BEGIN Information supplied

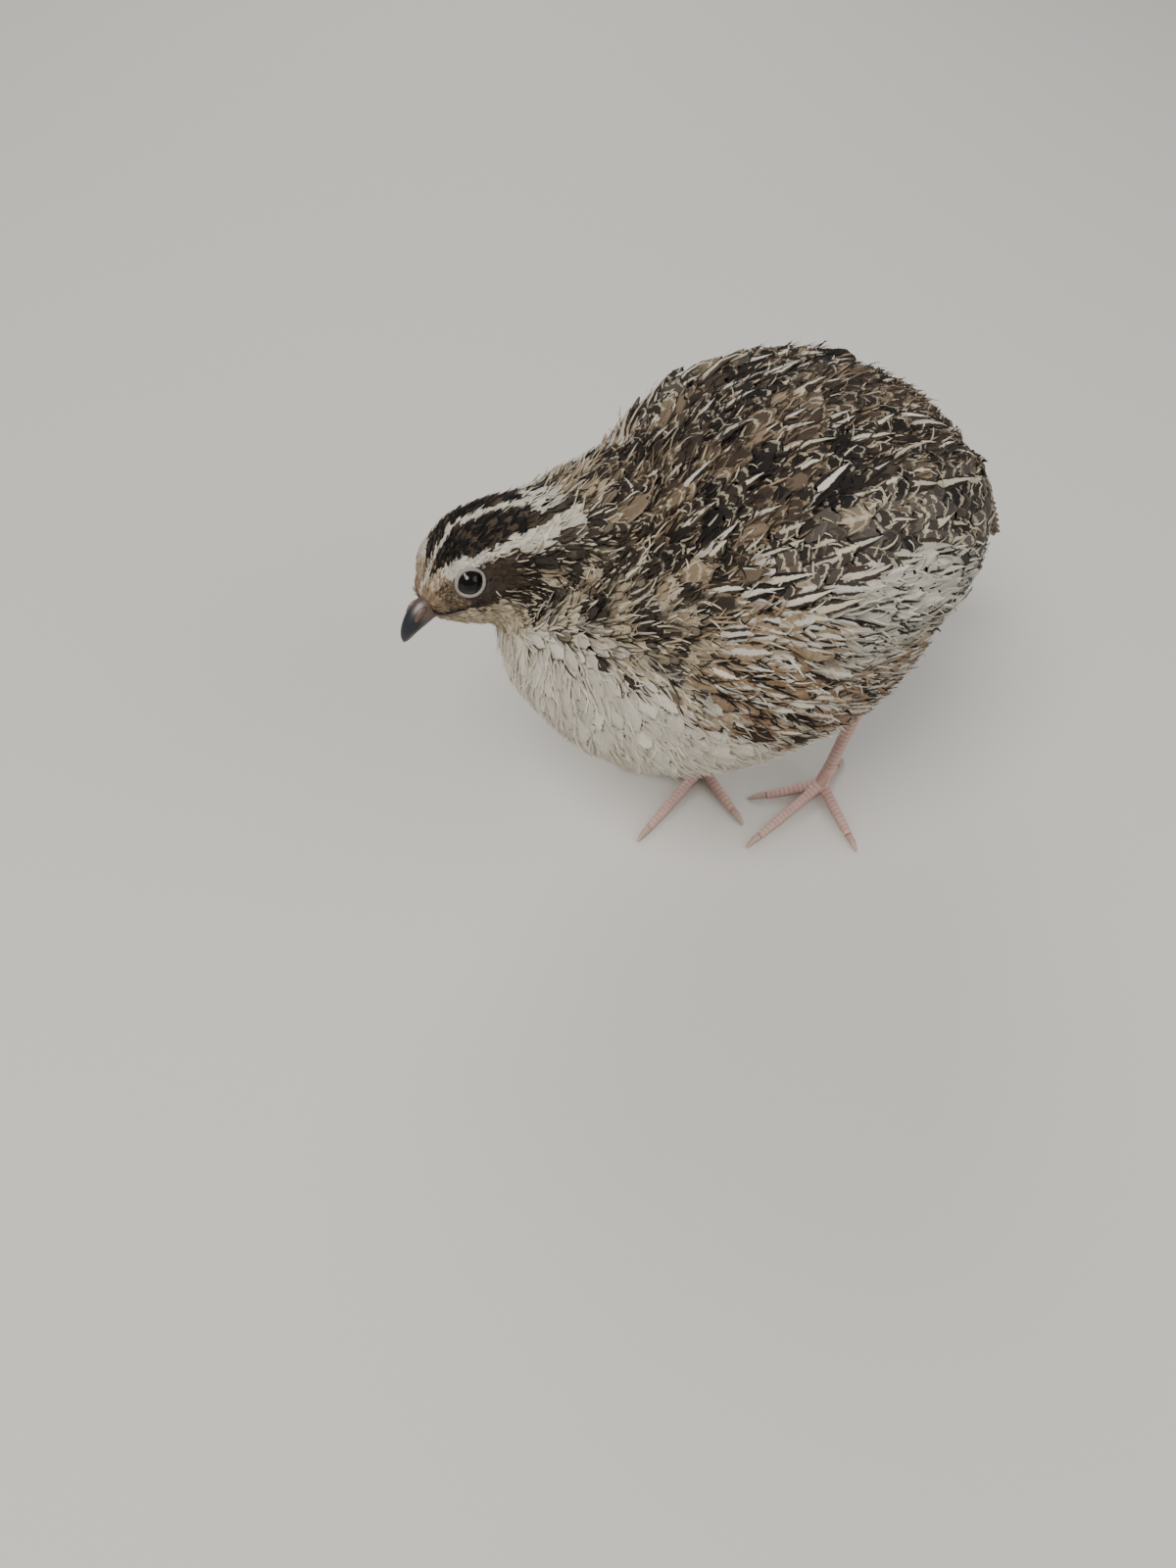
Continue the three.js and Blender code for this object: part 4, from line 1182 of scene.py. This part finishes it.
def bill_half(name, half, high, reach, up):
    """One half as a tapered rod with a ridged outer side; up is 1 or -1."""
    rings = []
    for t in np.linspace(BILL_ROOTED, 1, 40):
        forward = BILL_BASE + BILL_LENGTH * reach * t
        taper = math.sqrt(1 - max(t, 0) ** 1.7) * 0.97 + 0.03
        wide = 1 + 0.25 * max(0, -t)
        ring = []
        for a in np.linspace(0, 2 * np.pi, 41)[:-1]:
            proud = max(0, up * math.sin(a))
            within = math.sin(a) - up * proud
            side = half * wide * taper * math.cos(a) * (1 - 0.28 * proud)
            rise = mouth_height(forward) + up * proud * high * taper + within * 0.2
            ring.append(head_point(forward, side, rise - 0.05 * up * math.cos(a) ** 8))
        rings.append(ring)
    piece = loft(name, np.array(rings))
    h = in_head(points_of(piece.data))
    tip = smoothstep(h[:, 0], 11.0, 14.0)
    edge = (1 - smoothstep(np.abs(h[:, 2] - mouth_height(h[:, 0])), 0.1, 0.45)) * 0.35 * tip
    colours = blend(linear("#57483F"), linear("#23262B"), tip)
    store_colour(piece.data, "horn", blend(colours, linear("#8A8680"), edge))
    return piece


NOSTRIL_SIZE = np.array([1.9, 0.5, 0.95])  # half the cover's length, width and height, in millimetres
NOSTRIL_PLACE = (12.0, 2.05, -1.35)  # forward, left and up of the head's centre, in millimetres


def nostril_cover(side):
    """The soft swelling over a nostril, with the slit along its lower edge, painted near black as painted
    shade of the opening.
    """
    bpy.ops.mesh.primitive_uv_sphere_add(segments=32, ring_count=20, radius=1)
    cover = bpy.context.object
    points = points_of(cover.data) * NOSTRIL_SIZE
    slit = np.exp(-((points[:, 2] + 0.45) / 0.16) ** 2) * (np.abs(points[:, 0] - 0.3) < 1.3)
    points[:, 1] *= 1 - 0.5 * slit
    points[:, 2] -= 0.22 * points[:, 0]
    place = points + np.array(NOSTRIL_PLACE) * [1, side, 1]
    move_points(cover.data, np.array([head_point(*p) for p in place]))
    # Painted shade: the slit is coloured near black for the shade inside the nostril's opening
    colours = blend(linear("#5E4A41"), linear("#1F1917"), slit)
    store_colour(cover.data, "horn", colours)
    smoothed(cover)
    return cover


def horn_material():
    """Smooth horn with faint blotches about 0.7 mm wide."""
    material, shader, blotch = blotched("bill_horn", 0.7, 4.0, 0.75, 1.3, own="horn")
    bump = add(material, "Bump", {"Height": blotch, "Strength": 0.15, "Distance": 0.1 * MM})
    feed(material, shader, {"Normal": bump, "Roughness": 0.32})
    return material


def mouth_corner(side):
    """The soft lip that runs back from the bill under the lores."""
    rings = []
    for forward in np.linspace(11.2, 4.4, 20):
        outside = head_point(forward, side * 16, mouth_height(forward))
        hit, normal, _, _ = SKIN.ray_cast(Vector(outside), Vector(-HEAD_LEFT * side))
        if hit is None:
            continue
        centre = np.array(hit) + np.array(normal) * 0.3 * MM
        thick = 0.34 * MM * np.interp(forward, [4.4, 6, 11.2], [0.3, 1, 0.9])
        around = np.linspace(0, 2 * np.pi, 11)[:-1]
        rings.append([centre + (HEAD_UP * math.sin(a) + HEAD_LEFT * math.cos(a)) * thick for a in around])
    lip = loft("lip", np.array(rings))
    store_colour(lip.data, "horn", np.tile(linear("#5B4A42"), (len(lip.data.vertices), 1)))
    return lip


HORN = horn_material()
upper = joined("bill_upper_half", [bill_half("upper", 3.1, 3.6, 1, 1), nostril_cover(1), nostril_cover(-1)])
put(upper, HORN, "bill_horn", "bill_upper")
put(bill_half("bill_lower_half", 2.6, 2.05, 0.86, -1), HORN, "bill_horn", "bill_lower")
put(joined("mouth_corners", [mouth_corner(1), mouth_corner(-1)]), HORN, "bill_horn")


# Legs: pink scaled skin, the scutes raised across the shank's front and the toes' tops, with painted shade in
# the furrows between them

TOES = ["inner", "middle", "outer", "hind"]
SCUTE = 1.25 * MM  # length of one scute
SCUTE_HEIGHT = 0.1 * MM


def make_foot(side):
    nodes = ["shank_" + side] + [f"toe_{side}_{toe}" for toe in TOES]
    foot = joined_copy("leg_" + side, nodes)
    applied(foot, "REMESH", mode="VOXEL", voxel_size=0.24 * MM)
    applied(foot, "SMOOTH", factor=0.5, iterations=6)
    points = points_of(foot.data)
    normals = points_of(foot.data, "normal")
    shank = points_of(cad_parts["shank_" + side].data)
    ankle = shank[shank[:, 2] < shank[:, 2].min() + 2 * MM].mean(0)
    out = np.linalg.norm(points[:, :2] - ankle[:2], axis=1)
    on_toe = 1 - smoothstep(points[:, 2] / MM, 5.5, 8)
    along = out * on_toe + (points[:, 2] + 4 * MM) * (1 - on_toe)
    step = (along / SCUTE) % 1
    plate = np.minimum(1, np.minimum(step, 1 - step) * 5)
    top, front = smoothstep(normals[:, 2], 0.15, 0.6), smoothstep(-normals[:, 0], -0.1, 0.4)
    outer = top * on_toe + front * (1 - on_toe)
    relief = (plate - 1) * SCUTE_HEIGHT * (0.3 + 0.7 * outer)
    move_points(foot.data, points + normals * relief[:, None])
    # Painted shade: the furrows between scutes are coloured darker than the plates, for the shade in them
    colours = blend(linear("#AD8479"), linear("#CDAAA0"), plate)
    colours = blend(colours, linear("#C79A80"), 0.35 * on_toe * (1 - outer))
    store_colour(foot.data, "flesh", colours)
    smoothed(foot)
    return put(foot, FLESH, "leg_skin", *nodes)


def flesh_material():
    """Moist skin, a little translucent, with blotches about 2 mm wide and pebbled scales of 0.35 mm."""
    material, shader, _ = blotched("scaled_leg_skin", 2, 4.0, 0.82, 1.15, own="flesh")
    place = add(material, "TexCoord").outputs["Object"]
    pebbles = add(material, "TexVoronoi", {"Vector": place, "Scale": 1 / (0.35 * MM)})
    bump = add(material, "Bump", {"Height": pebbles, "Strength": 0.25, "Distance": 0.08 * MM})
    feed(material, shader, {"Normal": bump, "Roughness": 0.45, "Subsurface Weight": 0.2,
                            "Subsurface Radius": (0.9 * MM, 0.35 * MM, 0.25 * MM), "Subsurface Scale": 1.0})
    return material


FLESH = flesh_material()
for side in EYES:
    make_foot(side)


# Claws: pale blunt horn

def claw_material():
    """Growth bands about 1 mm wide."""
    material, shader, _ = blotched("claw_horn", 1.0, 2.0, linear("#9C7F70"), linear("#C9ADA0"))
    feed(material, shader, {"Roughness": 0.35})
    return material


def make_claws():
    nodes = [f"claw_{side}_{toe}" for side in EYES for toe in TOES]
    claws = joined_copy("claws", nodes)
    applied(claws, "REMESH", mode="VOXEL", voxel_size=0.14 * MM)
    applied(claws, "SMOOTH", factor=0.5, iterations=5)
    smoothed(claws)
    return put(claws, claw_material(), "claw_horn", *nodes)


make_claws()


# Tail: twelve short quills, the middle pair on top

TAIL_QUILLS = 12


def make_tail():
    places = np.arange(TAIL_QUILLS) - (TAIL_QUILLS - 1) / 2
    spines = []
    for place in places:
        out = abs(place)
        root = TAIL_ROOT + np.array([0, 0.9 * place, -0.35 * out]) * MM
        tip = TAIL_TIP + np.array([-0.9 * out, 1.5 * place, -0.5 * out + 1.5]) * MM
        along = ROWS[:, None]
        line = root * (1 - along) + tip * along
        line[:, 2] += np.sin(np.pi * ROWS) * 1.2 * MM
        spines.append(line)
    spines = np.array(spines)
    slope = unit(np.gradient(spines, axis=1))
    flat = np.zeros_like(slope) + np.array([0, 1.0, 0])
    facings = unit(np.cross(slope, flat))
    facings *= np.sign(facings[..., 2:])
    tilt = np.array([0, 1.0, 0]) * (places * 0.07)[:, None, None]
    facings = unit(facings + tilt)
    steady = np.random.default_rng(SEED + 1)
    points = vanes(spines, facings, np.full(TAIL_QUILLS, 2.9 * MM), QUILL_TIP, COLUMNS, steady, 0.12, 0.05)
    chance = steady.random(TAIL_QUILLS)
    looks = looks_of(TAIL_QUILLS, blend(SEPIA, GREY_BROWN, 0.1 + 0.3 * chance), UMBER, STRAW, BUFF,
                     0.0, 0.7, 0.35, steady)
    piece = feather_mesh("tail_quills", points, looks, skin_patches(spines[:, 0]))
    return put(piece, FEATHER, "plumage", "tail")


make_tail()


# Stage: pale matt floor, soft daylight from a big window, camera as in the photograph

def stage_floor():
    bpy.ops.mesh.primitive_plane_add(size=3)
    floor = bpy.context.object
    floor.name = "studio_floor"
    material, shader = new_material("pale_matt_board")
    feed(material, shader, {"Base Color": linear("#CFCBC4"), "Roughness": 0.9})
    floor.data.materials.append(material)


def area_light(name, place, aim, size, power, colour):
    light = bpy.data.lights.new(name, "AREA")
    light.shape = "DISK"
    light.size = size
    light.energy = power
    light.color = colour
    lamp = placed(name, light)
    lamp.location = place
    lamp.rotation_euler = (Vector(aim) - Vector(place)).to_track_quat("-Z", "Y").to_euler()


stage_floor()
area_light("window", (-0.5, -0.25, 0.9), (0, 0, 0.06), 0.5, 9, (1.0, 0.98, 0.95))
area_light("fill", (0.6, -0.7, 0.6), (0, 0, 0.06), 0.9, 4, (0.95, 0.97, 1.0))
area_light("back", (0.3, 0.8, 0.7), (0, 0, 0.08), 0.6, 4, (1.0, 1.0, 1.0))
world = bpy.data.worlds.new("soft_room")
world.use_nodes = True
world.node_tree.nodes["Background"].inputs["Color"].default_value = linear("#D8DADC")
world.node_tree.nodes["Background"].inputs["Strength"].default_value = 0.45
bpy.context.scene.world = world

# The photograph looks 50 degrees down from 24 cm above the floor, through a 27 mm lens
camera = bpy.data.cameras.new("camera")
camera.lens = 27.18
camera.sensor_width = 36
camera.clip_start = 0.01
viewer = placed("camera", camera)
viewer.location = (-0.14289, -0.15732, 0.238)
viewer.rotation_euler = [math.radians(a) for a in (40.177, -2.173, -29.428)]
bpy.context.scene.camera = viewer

END Information supplied

What the exercise asks: Copy out the listing above, line by line and exactly, from its first line to the line holding "NOSTRIL_PLACE = (12.0, 2.05, -1.35)", inclusive.

Exercise solution:
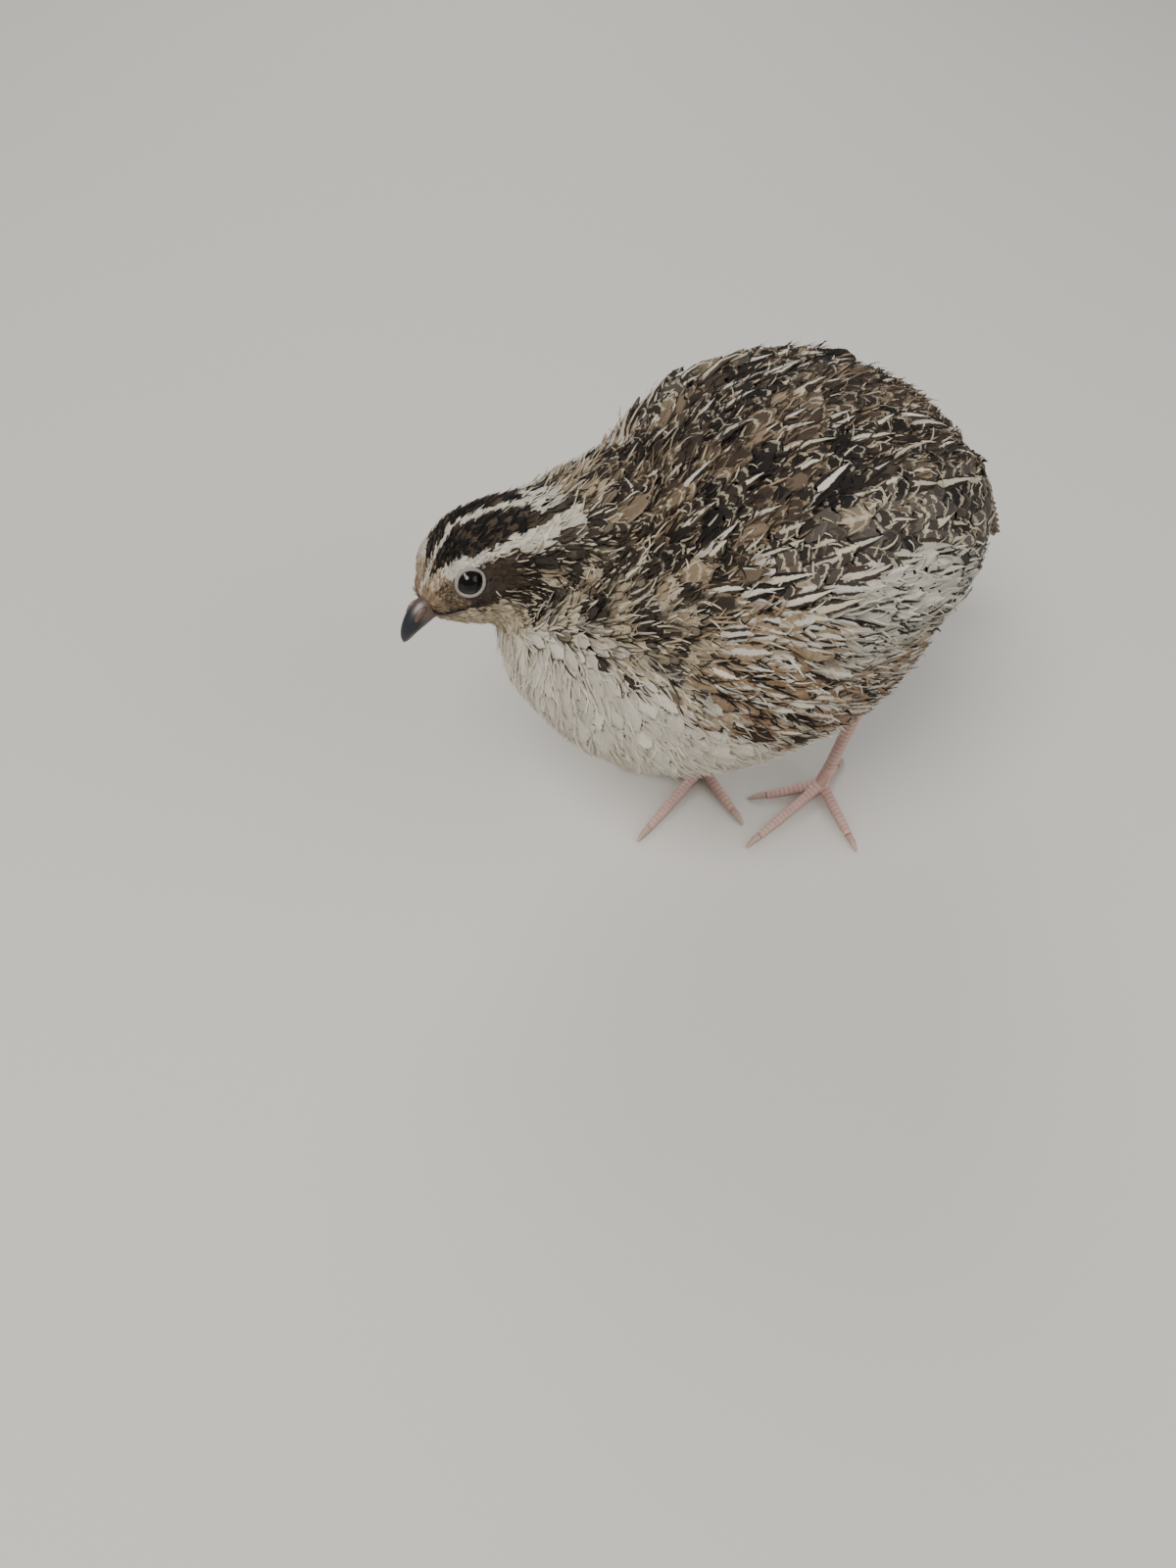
Continue the three.js and Blender code for this object: part 4, from line 1182 of scene.py. This part finishes it.
def bill_half(name, half, high, reach, up):
    """One half as a tapered rod with a ridged outer side; up is 1 or -1."""
    rings = []
    for t in np.linspace(BILL_ROOTED, 1, 40):
        forward = BILL_BASE + BILL_LENGTH * reach * t
        taper = math.sqrt(1 - max(t, 0) ** 1.7) * 0.97 + 0.03
        wide = 1 + 0.25 * max(0, -t)
        ring = []
        for a in np.linspace(0, 2 * np.pi, 41)[:-1]:
            proud = max(0, up * math.sin(a))
            within = math.sin(a) - up * proud
            side = half * wide * taper * math.cos(a) * (1 - 0.28 * proud)
            rise = mouth_height(forward) + up * proud * high * taper + within * 0.2
            ring.append(head_point(forward, side, rise - 0.05 * up * math.cos(a) ** 8))
        rings.append(ring)
    piece = loft(name, np.array(rings))
    h = in_head(points_of(piece.data))
    tip = smoothstep(h[:, 0], 11.0, 14.0)
    edge = (1 - smoothstep(np.abs(h[:, 2] - mouth_height(h[:, 0])), 0.1, 0.45)) * 0.35 * tip
    colours = blend(linear("#57483F"), linear("#23262B"), tip)
    store_colour(piece.data, "horn", blend(colours, linear("#8A8680"), edge))
    return piece


NOSTRIL_SIZE = np.array([1.9, 0.5, 0.95])  # half the cover's length, width and height, in millimetres
NOSTRIL_PLACE = (12.0, 2.05, -1.35)  # forward, left and up of the head's centre, in millimetres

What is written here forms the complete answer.